WHAT TO PRODUCE: Exactly the lines from the one that contains "build_insole()), clog, bed_foam)" to the one that contains "cad_parts[node].hide_render = cad_parts[node].hide_viewport", both lines included, should be copied, and no others.

** BEGIN MATERIAL **

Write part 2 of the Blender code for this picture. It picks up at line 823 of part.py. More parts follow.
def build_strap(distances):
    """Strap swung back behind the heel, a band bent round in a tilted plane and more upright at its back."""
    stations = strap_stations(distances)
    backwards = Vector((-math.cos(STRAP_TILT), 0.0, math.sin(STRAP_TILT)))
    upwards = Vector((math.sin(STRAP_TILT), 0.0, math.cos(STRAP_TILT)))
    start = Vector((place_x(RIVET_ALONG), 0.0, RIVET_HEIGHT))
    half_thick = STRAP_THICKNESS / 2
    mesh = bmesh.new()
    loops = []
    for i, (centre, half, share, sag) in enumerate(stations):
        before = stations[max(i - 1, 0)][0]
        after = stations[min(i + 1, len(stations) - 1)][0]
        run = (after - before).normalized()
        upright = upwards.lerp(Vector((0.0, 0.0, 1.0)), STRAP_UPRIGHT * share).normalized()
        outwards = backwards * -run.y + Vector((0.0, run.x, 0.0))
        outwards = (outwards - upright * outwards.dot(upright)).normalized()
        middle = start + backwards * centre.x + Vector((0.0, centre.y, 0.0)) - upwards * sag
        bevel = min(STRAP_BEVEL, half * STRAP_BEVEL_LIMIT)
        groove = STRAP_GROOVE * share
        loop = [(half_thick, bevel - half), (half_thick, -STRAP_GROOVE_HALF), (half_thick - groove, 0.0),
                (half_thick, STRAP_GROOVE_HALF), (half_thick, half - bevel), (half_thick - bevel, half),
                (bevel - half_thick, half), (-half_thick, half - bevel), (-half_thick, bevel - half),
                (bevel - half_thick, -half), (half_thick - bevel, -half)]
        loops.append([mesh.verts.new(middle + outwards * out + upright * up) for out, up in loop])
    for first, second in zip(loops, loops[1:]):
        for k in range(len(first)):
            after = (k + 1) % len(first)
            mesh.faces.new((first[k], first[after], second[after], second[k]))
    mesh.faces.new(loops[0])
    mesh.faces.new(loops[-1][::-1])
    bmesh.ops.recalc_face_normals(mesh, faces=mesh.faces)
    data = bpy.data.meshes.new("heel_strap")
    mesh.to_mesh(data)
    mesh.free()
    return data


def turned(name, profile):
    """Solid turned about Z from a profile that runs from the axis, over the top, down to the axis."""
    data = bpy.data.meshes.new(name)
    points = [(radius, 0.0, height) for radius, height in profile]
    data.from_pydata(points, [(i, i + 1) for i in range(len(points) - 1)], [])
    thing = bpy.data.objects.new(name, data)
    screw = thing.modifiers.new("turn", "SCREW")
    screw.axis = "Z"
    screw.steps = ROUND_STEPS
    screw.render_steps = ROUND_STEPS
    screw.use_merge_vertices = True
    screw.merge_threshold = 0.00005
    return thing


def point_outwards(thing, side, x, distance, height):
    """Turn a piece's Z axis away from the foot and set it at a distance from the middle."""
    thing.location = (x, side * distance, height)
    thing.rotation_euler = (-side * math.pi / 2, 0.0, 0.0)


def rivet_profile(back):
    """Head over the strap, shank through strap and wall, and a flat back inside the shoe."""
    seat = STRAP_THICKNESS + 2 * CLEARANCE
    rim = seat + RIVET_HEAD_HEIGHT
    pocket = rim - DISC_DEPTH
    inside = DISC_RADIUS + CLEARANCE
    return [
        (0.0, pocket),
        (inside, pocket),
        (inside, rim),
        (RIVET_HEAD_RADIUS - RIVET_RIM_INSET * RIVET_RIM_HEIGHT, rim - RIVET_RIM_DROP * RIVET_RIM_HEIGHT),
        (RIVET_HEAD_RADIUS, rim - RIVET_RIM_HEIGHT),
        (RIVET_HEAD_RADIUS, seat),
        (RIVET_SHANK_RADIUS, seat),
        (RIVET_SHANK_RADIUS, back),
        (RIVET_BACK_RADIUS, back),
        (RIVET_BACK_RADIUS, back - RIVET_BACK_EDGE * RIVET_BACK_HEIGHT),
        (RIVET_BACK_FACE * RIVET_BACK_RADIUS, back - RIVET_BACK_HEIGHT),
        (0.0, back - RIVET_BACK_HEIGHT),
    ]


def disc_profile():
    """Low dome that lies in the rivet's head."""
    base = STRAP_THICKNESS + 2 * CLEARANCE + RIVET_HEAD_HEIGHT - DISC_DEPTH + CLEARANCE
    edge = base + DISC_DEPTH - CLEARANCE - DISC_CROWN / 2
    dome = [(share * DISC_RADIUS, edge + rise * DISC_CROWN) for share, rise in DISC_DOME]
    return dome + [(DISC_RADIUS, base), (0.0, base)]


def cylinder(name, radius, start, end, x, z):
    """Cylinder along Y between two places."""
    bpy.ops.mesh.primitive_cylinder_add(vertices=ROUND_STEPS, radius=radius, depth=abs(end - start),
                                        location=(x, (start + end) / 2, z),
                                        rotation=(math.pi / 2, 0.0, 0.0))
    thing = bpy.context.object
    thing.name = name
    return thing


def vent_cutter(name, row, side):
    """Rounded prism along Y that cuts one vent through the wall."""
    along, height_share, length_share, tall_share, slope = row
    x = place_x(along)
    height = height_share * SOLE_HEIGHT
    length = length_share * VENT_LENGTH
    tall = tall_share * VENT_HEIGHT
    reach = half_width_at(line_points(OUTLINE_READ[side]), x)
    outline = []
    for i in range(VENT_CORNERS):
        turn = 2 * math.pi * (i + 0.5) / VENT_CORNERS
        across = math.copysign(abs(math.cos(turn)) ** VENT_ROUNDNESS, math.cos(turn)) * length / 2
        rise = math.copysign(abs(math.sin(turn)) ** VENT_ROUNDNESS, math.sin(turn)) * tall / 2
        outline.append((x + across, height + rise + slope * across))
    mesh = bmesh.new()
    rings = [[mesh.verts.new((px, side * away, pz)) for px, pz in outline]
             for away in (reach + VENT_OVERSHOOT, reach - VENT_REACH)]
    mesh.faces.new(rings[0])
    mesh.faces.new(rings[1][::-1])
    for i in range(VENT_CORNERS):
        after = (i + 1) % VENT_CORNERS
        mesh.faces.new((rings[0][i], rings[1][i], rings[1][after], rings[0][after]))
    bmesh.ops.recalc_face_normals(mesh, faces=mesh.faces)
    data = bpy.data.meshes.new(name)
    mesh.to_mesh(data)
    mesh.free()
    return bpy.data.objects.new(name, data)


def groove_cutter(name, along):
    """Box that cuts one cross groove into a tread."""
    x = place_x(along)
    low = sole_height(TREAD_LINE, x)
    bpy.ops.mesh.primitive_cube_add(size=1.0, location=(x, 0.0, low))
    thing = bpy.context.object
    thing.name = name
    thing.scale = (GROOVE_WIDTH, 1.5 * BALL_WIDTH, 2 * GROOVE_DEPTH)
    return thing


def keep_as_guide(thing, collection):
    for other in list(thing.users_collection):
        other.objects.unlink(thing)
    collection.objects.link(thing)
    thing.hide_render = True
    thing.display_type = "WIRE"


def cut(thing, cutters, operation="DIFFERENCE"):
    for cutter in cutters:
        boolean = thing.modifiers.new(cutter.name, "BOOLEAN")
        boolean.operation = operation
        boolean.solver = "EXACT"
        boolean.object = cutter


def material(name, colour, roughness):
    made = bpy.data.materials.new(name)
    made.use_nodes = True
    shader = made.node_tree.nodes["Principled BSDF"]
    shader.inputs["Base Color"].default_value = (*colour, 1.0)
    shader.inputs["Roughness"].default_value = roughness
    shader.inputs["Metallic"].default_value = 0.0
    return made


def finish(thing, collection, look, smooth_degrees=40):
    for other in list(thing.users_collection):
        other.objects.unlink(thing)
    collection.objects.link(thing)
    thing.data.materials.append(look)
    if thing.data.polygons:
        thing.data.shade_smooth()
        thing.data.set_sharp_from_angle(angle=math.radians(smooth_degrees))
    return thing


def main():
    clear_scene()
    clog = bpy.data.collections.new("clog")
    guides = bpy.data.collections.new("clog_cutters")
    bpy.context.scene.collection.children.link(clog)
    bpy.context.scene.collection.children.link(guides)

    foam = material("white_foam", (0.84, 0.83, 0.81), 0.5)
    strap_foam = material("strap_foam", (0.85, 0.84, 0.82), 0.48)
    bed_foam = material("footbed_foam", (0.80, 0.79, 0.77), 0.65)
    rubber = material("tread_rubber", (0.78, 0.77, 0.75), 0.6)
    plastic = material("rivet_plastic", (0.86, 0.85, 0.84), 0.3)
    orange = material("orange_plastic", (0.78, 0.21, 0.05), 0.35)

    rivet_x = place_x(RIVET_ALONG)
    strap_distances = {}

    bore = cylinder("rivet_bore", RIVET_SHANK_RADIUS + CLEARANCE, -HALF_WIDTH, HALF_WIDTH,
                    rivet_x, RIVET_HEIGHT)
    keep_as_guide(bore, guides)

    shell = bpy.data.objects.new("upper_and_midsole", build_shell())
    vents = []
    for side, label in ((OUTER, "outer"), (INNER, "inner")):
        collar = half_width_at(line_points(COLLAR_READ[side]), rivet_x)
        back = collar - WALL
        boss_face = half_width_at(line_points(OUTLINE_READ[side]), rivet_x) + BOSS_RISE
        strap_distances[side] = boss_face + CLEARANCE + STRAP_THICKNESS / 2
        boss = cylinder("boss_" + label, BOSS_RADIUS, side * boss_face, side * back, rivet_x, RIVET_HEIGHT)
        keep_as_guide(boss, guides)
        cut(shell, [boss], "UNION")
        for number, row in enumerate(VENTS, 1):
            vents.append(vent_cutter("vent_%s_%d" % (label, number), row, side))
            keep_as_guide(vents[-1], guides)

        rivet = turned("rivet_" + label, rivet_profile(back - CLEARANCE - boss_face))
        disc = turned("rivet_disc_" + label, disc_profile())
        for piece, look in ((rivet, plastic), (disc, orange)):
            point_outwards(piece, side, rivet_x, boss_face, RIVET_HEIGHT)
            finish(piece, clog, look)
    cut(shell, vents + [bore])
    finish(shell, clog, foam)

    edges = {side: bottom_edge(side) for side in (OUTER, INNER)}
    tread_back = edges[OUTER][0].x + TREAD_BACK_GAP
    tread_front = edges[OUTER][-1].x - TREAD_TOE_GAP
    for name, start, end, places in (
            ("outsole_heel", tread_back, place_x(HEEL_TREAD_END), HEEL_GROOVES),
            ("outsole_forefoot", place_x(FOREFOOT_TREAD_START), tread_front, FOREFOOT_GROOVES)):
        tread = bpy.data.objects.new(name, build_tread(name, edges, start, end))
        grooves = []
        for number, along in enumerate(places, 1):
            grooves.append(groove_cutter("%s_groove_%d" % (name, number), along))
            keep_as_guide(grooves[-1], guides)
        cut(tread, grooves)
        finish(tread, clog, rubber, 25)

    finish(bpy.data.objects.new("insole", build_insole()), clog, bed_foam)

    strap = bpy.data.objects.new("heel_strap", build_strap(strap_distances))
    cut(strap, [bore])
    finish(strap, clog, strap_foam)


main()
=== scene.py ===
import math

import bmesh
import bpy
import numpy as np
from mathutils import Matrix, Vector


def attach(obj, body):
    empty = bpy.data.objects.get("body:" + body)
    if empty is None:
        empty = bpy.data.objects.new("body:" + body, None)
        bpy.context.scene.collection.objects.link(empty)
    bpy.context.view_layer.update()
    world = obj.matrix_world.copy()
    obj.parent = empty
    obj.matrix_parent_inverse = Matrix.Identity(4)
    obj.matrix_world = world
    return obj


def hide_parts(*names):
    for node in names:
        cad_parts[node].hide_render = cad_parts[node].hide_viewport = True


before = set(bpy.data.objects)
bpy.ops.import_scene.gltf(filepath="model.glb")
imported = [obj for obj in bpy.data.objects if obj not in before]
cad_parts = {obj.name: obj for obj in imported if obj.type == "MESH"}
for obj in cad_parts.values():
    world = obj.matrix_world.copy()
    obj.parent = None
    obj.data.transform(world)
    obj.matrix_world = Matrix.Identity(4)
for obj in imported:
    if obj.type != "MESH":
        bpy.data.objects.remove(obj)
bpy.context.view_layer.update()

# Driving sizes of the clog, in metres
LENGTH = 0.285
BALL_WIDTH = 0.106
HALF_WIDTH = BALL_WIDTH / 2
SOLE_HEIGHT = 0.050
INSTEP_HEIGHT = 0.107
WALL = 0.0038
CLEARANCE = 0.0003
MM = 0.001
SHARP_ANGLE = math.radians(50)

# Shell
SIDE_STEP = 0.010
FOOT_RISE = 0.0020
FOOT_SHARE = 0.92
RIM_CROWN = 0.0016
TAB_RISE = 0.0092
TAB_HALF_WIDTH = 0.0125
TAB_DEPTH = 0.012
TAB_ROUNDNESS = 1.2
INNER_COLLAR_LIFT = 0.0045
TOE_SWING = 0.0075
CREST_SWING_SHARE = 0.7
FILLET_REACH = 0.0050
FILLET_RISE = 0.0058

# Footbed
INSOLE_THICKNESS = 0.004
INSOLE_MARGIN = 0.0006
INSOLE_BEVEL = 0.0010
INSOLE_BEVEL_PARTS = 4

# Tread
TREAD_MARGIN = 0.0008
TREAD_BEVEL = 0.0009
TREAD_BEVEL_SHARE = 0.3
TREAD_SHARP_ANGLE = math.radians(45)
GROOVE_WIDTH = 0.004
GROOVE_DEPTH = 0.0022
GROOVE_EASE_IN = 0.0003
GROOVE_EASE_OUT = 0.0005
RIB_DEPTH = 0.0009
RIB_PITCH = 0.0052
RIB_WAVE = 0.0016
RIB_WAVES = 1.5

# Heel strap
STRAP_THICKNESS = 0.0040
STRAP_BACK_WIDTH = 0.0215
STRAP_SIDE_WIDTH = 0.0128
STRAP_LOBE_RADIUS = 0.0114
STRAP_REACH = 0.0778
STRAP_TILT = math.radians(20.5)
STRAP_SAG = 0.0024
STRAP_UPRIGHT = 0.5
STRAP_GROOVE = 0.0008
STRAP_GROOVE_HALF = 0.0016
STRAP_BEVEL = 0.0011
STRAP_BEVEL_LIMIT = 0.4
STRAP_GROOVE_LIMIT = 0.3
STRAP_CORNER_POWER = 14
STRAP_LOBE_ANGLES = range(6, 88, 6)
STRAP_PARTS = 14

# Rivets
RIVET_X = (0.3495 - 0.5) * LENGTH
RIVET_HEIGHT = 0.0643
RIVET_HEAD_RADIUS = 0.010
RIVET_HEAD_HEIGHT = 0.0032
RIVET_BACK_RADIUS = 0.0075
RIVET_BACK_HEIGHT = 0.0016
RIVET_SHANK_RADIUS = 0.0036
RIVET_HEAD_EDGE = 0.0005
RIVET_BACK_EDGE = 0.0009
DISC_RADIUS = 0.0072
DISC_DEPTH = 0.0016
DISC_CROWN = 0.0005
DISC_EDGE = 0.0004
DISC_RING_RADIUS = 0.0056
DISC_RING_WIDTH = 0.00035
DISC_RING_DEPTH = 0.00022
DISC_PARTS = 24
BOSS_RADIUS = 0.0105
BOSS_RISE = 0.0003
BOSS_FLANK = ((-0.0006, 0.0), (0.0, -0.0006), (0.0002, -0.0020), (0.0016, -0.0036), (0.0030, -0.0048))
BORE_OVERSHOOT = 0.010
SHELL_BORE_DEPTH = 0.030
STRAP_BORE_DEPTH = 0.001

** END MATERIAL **

IN RESPONSE:
    finish(bpy.data.objects.new("insole", build_insole()), clog, bed_foam)

    strap = bpy.data.objects.new("heel_strap", build_strap(strap_distances))
    cut(strap, [bore])
    finish(strap, clog, strap_foam)


main()
=== scene.py ===
import math

import bmesh
import bpy
import numpy as np
from mathutils import Matrix, Vector


def attach(obj, body):
    empty = bpy.data.objects.get("body:" + body)
    if empty is None:
        empty = bpy.data.objects.new("body:" + body, None)
        bpy.context.scene.collection.objects.link(empty)
    bpy.context.view_layer.update()
    world = obj.matrix_world.copy()
    obj.parent = empty
    obj.matrix_parent_inverse = Matrix.Identity(4)
    obj.matrix_world = world
    return obj


def hide_parts(*names):
    for node in names:
        cad_parts[node].hide_render = cad_parts[node].hide_viewport = True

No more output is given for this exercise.